You can have multiple savings accounts, for example, if you want to save money to go on a vacation you can create a vacation savings account but you should always have at least one savings account dedicated for emergencies and unexpected expenses.

A savings should have enough money in it to pay your bills for at least 9 to 12 months. Your savings account money should be readily accessible and stored in an account, preferably a high interest savings account such as Emigrant Direct, HSBC, ING or a money market account where you can make money while saving money. Here are 9tips to help you overcome the fear of creating a budget.

1. Admit that you have a problem. The first step to changing your spending habits is to admit that something is wrong. Then develop a plan to improve your spending habits. Start off small.

2. Take accountability for your actions. Don't blame others for your financial situation.

3. You have to know where you are before you can get to where you want to go. You have to determine your SEO – what you spend, what you earn and what you owe. You can't improve your financial horizon or plan for the future until you know where you are at the present time.

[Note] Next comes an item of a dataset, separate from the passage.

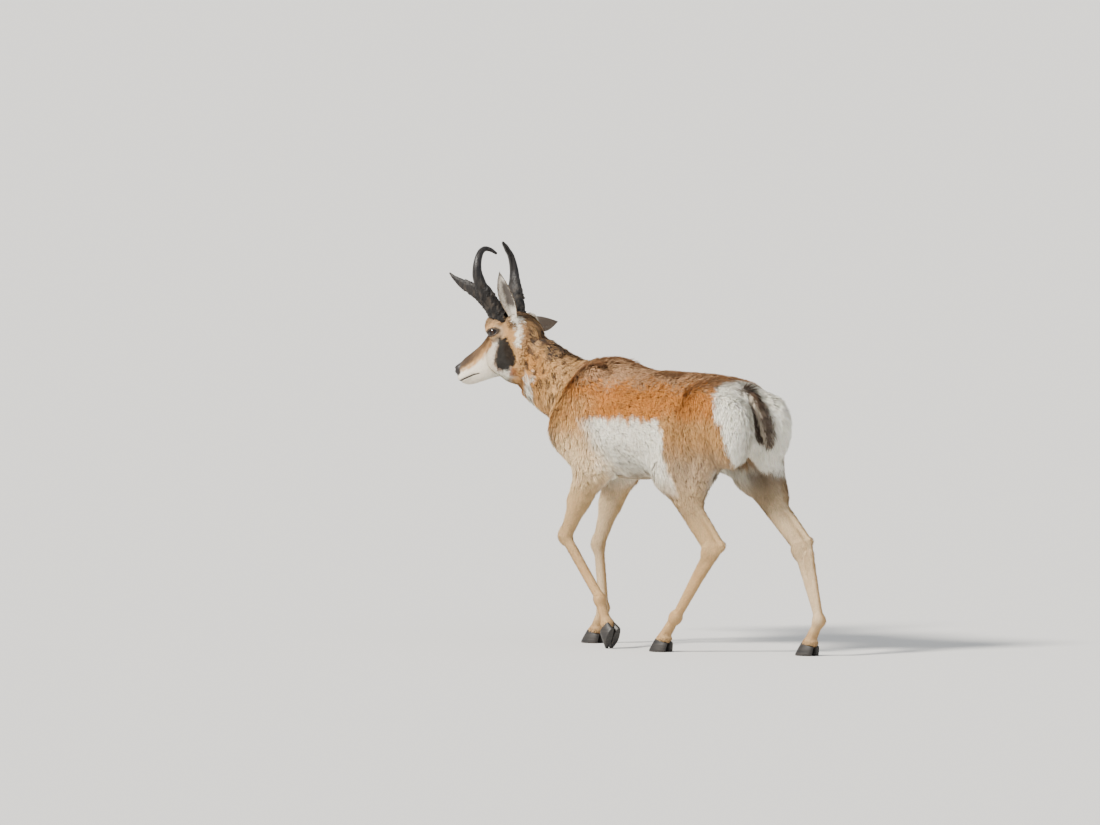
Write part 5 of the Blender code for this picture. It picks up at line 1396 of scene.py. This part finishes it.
# ---------------------------------------------------------------- horns
def beam_form(p, rows, s, flip):
    """A bent horn through rows of centre and two half sizes. Returns the form and how far along."""
    centres = np.array([from_level(a, s * o, u) for a, o, u in rows[:, :3]])
    tangent = unit_rows(np.gradient(centres, axis=0))
    ahead = LEVEL @ (np.array([0.0, 0.0, 1.0]) if flip else np.array([0.12 * s, 1.0, 0.0]))
    u = unit_rows(ahead - tangent * (tangent @ ahead)[:, None])
    v = np.cross(tangent, u)
    best = np.full(len(p), 9.0)
    along = np.zeros(len(p))
    for i in range(len(rows) - 1):
        a, b = centres[i], centres[i + 1]
        ab = b - a
        k = np.clip((p - a) @ ab / (ab @ ab), 0, 1)
        off = p - a - k[:, None] * ab
        deep, wide = rows[i, 3] + (rows[i + 1, 3] - rows[i, 3]) * k, rows[i, 4] + (rows[i + 1, 4] - rows[i, 4]) * k
        x, y = off @ u[i], off @ v[i]
        rest = off @ tangent[i]
        r = np.sqrt((x / deep) ** 2 + (y / wide) ** 2 + (rest / np.minimum(deep, wide)) ** 2)
        d = (r - 1) * np.minimum(deep, wide)
        closer = d < best
        best = np.where(closer, d, best)
        along = np.where(closer, (i + k) / (len(rows) - 1), along)
    return best, along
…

4. Use pen and paper, use a software tool like Quicken or Microsoft Money or use the envelope method. Once you visually see where you are spending your money it will make it easier to reduce spending.

5. Write down a list of at least 5 financial goals. If you cannot achieve any or can only achieve 1 or 2 of your financial goals you need to make some changes in your spending habits. Write down a list of all of your debts. Develop an action plan and beside each debt write down steps on how you can pay the debt off: reduce spending, use coupons, use money savings tips, earn extra income, etc.

6. Pay off small bills first. Pay down any small bills and debt first. Once all your small bills have been paid off start tackling the larger bills. Setup payment plans for bills you cannot pay off in full. Be sure the account balances are updated on your credit report.

7. Surround yourself with at least three people who are doing better financially and gain financial advice from them.

8. Don't make the same mistakes. Insanity is making the same mistake over and over again and expecting a different result – don't be financially insane.

9. Seek professional help. Consult a financial coach, financial planner or advisor to help you create a budget or spending plan and provide recommendations to help you stay on track.